Y cuando llegue el Señor, depositemos en Él nuestra confianza que se traduce en abandono. Abandonémonos en Su Persona, poniendo nuestra frágil figura en sus manos. Hay momentos en que la virtud de la fe con la característica de la obediencia, se hace más difícil. Cuesta más trabajo en nuestras oscuridades, cuando no nos explicamos por qué nos sucedió tal o cual cosa diferente de lo que esperábamos de Dios. Esperábamos que nos curara el cáncer, que sanara a nuestro hijo, que nos fuera bien en el trabajo, que no recibiéramos tantos golpes de la vida. Sin embargo, si eso por desgracia aconteciera, sería el momento oportuno de decir: "Señor, en Ti pongo mi suerte y la de los míos, y no me quejo. Hágase tu Santa voluntad".

¿Seremos capaces de amar a Jesucristo y de no abandonarlo a pesar de verlo pobre y frágil en el frío pesebre al convertirse en hombre sin dejar de ser Dios? ¿Seríamos capaces de decirle: Señor, yo te amo, aunque no te entiendo? Y después, al contemplarlo en la cruz, ¿reconoceremos acaso que se sacrificó y murió por nosotros? Tal vez escuchemos de sus labios: "Yo que te he perdonado mil veces y que no me he avergonzado de ti, ¿ahora tú te avergüenzas de mí?". Es momento de preguntarnos qué podemos hacer por ese Dios aparentemente débil que primero llora en una cuna, y después, desde el madero de la cruz clama a su Padre que no lo abandone.

-Señor, Tú me has dado todo, ¿puedo hacer algo por Ti?
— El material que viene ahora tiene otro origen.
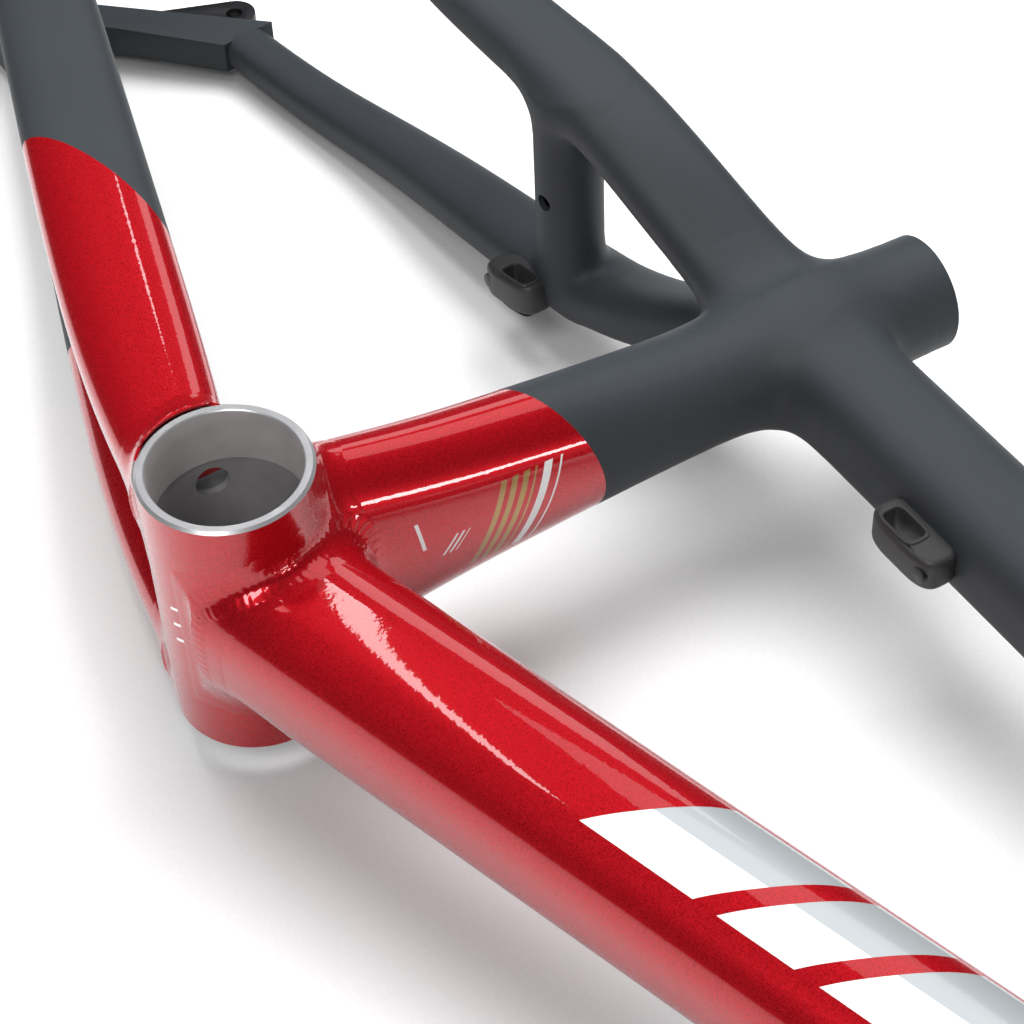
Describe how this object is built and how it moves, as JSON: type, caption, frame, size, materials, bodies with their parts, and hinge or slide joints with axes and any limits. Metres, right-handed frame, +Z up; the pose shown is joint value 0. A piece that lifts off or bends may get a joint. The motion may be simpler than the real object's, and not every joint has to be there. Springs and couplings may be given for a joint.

Lo más valioso que le podemos dar es la oración y el recibir la Eucaristía en estado de Gracia. Pero algo que nos costará más trabajo, será darle nuestra comprensión en los momentos difíciles de la vida. Se trata de aceptar, sin renegar, el misterio del porqué al ser golpeados, no sentimos su protección y ayuda. Lo sentimos callado y ausente cuando se nos presenta una grave enfermedad, o una crisis familiar, o el fallecimiento de un ser querido, cosas imprevistas que llegan y no las buscamos, pero que nos duelen muchísimo, que nos hacen estremecer y llorar de angustia. ¿Las aceptamos por amor a Cristo, o nos quejamos de Él? ¿Permitiremos de buena gana que el golpe del cincel dado con el martillo nos quite algo de lo que afea la escultura? ¿Estaremos dispuestos a tener misericordia no sólo con Dios, sino con las personas que nos rodean?